I did decide to send out email. What I did is I looked up the section pages for Wyoming, Colorado, New Mexico and Utah on the ARRL website. I took email addresses directly from those web pages and sent a very short email to those people. I reminded them of the upcoming election and told them I was running and that I had a website they could check out (this blog).
I did a similar thing with the ARRL affiliated club web search facility. I sent an email to the club contacts listed for clubs in these four states. Many of those addresses used the arrl.net facility.

The issue in the recent article seems to be openness and truthfulness. I've been trying really hard to stick to that. If I can't be truthful during the election than I don't think it will be any easier to do so when/if I get a position of responsibility.
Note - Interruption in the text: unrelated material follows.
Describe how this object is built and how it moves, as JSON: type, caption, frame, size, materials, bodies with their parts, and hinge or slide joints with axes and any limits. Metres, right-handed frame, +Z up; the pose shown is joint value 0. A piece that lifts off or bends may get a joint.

It's not life-or-death to win this election. It's a volunteer position. I think it is desirable because I would like to meet more hams and participate in shaping the policies and direction of the ARRL. I think I have something to contribute in that area. But my opponent in the election is a capable person and it won't be a terrible thing if he gets elected instead of me. The attitude I'm supposed to have is one of service. If you'd rather have his service than mine then part of my service is to make that happen as smoothly and happily as possible.